• TO DO:
Extract all of the data and reproduce it precisely.

• SOURCE MATERIAL:
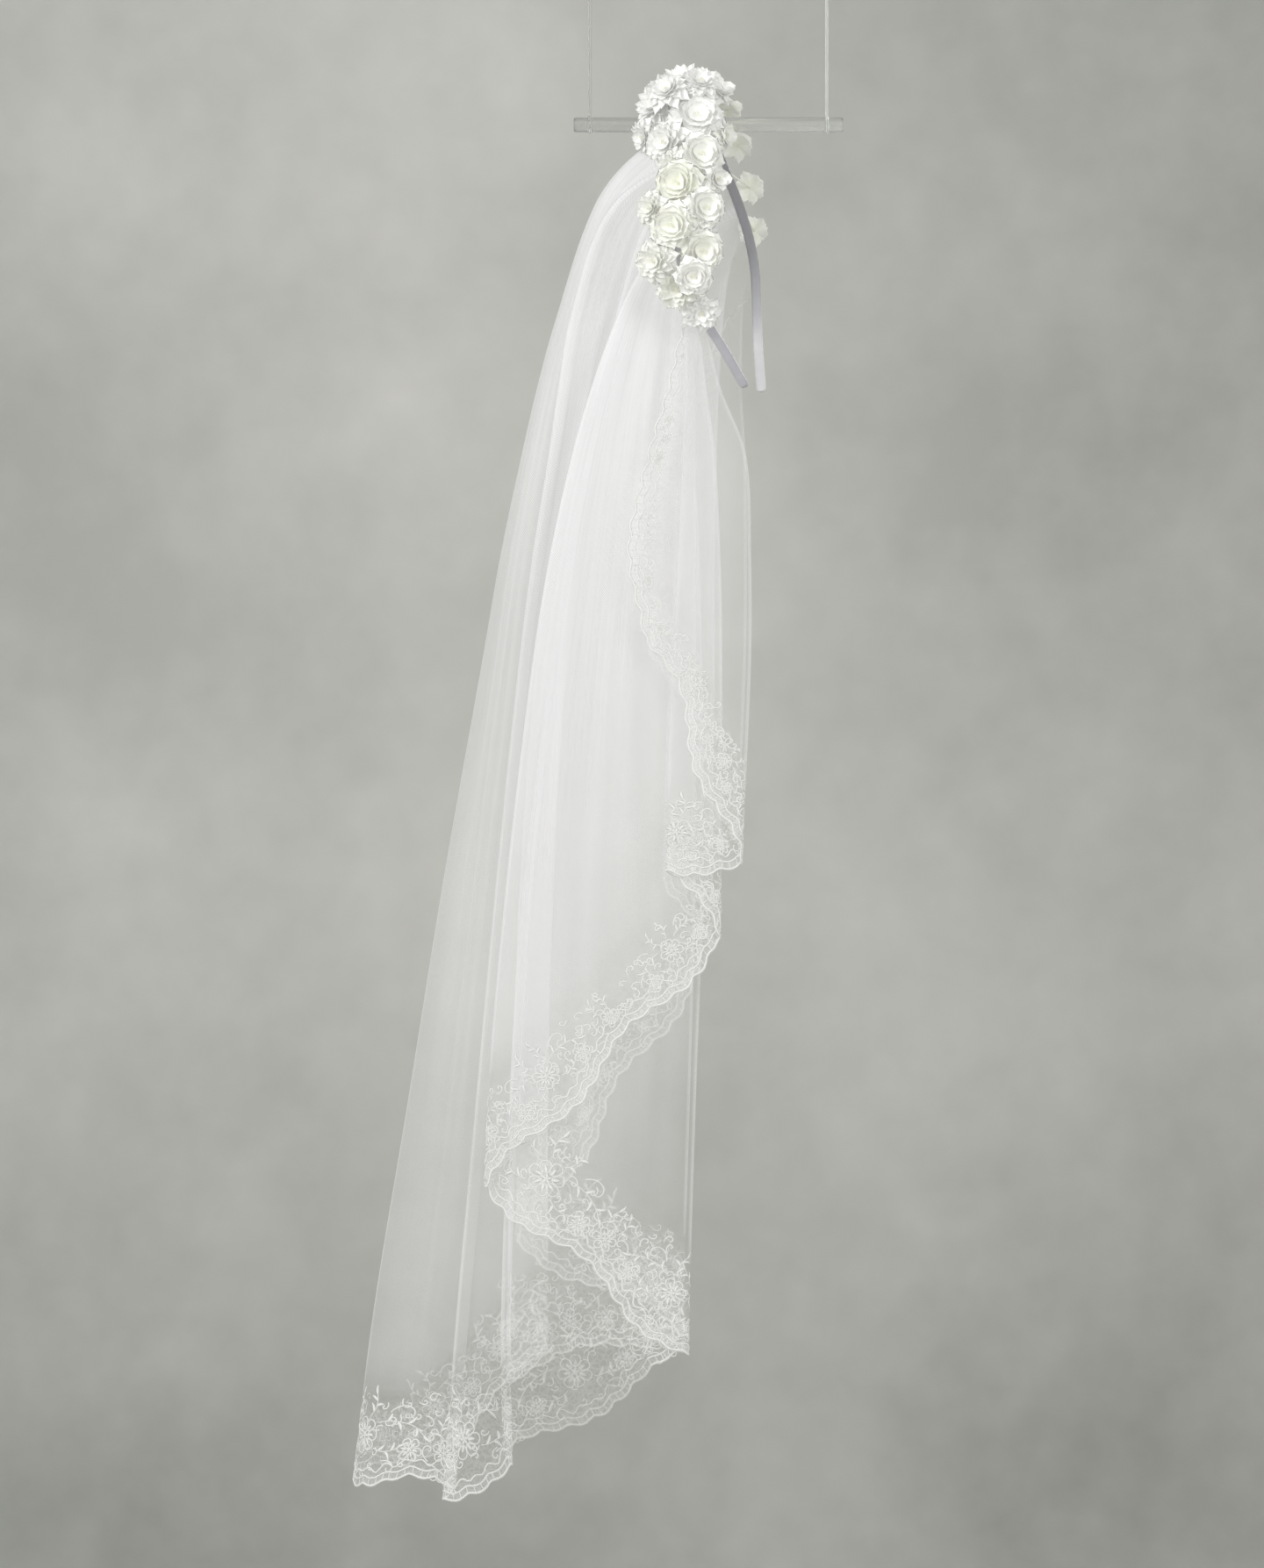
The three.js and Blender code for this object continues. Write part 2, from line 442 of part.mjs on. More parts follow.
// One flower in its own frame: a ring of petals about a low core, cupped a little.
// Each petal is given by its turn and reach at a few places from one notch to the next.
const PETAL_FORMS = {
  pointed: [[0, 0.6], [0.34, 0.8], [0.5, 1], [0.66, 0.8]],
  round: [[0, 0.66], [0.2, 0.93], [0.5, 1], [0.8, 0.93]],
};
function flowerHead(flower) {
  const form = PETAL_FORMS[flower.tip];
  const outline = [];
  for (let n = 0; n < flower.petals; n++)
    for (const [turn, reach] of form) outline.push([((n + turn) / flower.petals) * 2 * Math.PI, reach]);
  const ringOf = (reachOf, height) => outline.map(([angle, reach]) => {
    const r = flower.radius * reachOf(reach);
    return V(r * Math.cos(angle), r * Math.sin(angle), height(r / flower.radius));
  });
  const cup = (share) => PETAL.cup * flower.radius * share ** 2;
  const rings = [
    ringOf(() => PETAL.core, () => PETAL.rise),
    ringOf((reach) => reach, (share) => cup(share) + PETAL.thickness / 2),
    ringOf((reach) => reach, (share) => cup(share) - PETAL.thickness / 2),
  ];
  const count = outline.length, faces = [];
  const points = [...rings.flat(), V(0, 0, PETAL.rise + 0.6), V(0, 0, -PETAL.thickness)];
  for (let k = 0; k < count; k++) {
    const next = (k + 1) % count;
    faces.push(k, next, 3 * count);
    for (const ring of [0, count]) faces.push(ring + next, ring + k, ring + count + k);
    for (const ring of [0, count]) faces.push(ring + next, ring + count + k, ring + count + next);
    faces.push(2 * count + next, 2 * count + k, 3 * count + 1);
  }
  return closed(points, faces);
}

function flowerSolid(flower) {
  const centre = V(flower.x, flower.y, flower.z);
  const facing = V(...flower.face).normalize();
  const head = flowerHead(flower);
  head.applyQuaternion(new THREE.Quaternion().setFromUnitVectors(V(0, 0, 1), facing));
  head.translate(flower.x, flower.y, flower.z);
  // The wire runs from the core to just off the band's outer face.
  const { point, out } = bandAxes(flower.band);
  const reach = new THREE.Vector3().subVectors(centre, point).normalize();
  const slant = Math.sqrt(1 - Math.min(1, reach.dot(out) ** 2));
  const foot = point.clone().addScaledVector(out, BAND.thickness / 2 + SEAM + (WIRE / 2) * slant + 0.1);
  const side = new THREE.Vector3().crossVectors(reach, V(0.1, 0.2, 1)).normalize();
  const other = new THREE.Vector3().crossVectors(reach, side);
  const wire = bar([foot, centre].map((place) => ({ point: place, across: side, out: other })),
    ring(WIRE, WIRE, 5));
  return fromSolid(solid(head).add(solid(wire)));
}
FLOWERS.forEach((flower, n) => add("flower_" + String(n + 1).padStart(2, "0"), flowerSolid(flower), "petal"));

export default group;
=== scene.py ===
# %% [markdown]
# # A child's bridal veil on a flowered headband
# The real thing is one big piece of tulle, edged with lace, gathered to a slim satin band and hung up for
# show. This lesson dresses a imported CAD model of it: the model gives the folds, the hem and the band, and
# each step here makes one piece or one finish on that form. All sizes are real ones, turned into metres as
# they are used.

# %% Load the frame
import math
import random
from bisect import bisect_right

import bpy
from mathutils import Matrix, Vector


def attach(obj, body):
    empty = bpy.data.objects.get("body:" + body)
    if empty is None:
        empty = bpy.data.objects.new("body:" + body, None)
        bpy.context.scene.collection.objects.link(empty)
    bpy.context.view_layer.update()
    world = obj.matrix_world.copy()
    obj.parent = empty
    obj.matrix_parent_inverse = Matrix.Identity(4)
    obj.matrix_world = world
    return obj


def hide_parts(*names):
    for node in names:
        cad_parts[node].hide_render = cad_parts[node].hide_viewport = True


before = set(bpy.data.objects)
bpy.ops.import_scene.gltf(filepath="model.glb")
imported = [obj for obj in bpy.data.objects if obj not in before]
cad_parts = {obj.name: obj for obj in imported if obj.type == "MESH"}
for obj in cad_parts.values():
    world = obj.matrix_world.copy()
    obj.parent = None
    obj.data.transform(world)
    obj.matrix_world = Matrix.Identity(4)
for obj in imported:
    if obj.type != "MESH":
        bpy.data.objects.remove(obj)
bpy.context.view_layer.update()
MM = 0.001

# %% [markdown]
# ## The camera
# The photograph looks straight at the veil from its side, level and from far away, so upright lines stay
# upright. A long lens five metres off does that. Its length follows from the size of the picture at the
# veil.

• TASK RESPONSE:
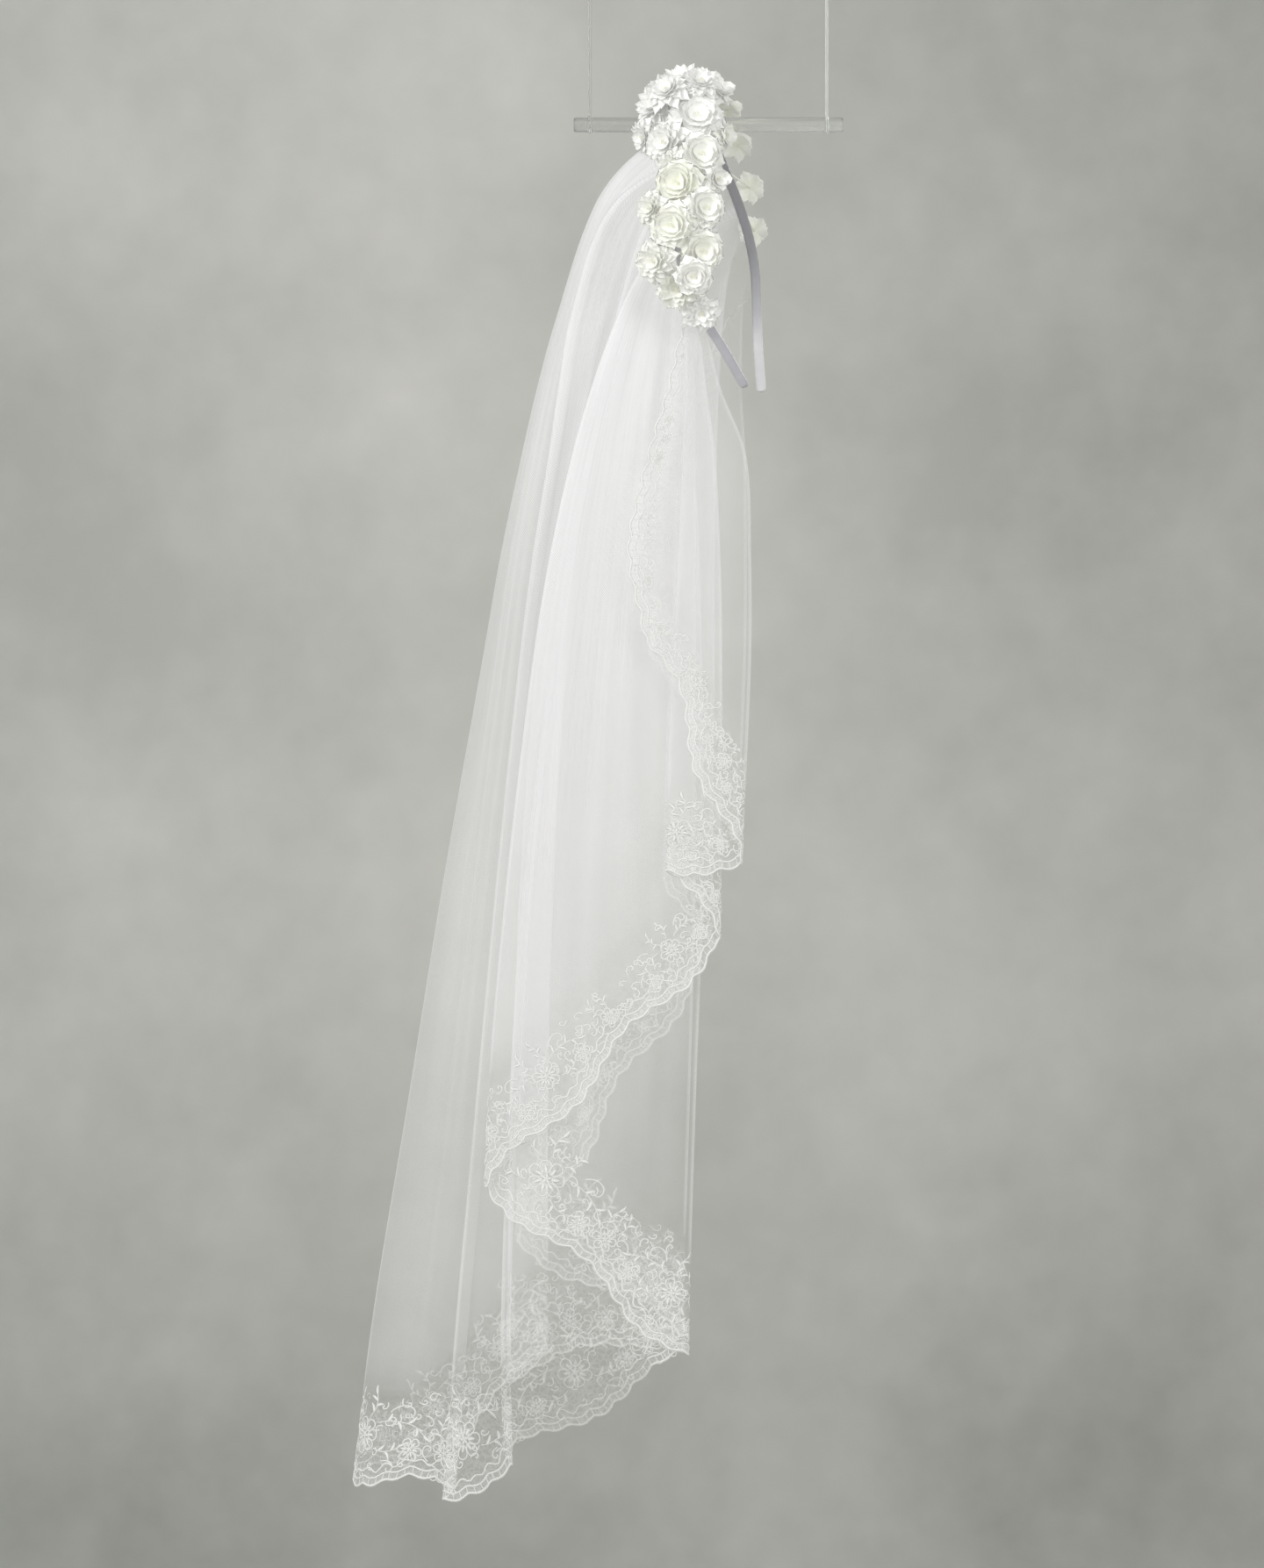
The three.js and Blender code for this object continues. Write part 2, from line 442 of part.mjs on. More parts follow.
// One flower in its own frame: a ring of petals about a low core, cupped a little.
// Each petal is given by its turn and reach at a few places from one notch to the next.
const PETAL_FORMS = {
  pointed: [[0, 0.6], [0.34, 0.8], [0.5, 1], [0.66, 0.8]],
  round: [[0, 0.66], [0.2, 0.93], [0.5, 1], [0.8, 0.93]],
};
function flowerHead(flower) {
  const form = PETAL_FORMS[flower.tip];
  const outline = [];
  for (let n = 0; n < flower.petals; n++)
    for (const [turn, reach] of form) outline.push([((n + turn) / flower.petals) * 2 * Math.PI, reach]);
  const ringOf = (reachOf, height) => outline.map(([angle, reach]) => {
    const r = flower.radius * reachOf(reach);
    return V(r * Math.cos(angle), r * Math.sin(angle), height(r / flower.radius));
  });
  const cup = (share) => PETAL.cup * flower.radius * share ** 2;
  const rings = [
    ringOf(() => PETAL.core, () => PETAL.rise),
    ringOf((reach) => reach, (share) => cup(share) + PETAL.thickness / 2),
    ringOf((reach) => reach, (share) => cup(share) - PETAL.thickness / 2),
  ];
  const count = outline.length, faces = [];
  const points = [...rings.flat(), V(0, 0, PETAL.rise + 0.6), V(0, 0, -PETAL.thickness)];
  for (let k = 0; k < count; k++) {
    const next = (k + 1) % count;
    faces.push(k, next, 3 * count);
    for (const ring of [0, count]) faces.push(ring + next, ring + k, ring + count + k);
    for (const ring of [0, count]) faces.push(ring + next, ring + count + k, ring + count + next);
    faces.push(2 * count + next, 2 * count + k, 3 * count + 1);
  }
  return closed(points, faces);
}

function flowerSolid(flower) {
  const centre = V(flower.x, flower.y, flower.z);
  const facing = V(...flower.face).normalize();
  const head = flowerHead(flower);
  head.applyQuaternion(new THREE.Quaternion().setFromUnitVectors(V(0, 0, 1), facing));
  head.translate(flower.x, flower.y, flower.z);
  // The wire runs from the core to just off the band's outer face.
  const { point, out } = bandAxes(flower.band);
  const reach = new THREE.Vector3().subVectors(centre, point).normalize();
  const slant = Math.sqrt(1 - Math.min(1, reach.dot(out) ** 2));
  const foot = point.clone().addScaledVector(out, BAND.thickness / 2 + SEAM + (WIRE / 2) * slant + 0.1);
  const side = new THREE.Vector3().crossVectors(reach, V(0.1, 0.2, 1)).normalize();
  const other = new THREE.Vector3().crossVectors(reach, side);
  const wire = bar([foot, centre].map((place) => ({ point: place, across: side, out: other })),
    ring(WIRE, WIRE, 5));
  return fromSolid(solid(head).add(solid(wire)));
}
FLOWERS.forEach((flower, n) => add("flower_" + String(n + 1).padStart(2, "0"), flowerSolid(flower), "petal"));

export default group;
=== scene.py ===
# %% [markdown]
# # A child's bridal veil on a flowered headband
# The real thing is one big piece of tulle, edged with lace, gathered to a slim satin band and hung up for
# show. This lesson dresses a imported CAD model of it: the model gives the folds, the hem and the band, and
# each step here makes one piece or one finish on that form. All sizes are real ones, turned into metres as
# they are used.

# %% Load the frame
import math
import random
from bisect import bisect_right

import bpy
from mathutils import Matrix, Vector


def attach(obj, body):
    empty = bpy.data.objects.get("body:" + body)
    if empty is None:
        empty = bpy.data.objects.new("body:" + body, None)
        bpy.context.scene.collection.objects.link(empty)
    bpy.context.view_layer.update()
    world = obj.matrix_world.copy()
    obj.parent = empty
    obj.matrix_parent_inverse = Matrix.Identity(4)
    obj.matrix_world = world
    return obj


def hide_parts(*names):
    for node in names:
        cad_parts[node].hide_render = cad_parts[node].hide_viewport = True


before = set(bpy.data.objects)
bpy.ops.import_scene.gltf(filepath="model.glb")
imported = [obj for obj in bpy.data.objects if obj not in before]
cad_parts = {obj.name: obj for obj in imported if obj.type == "MESH"}
for obj in cad_parts.values():
    world = obj.matrix_world.copy()
    obj.parent = None
    obj.data.transform(world)
    obj.matrix_world = Matrix.Identity(4)
for obj in imported:
    if obj.type != "MESH":
        bpy.data.objects.remove(obj)
bpy.context.view_layer.update()
MM = 0.001

# %% [markdown]
# ## The camera
# The photograph looks straight at the veil from its side, level and from far away, so upright lines stay
# upright. A long lens five metres off does that. Its length follows from the size of the picture at the
# veil.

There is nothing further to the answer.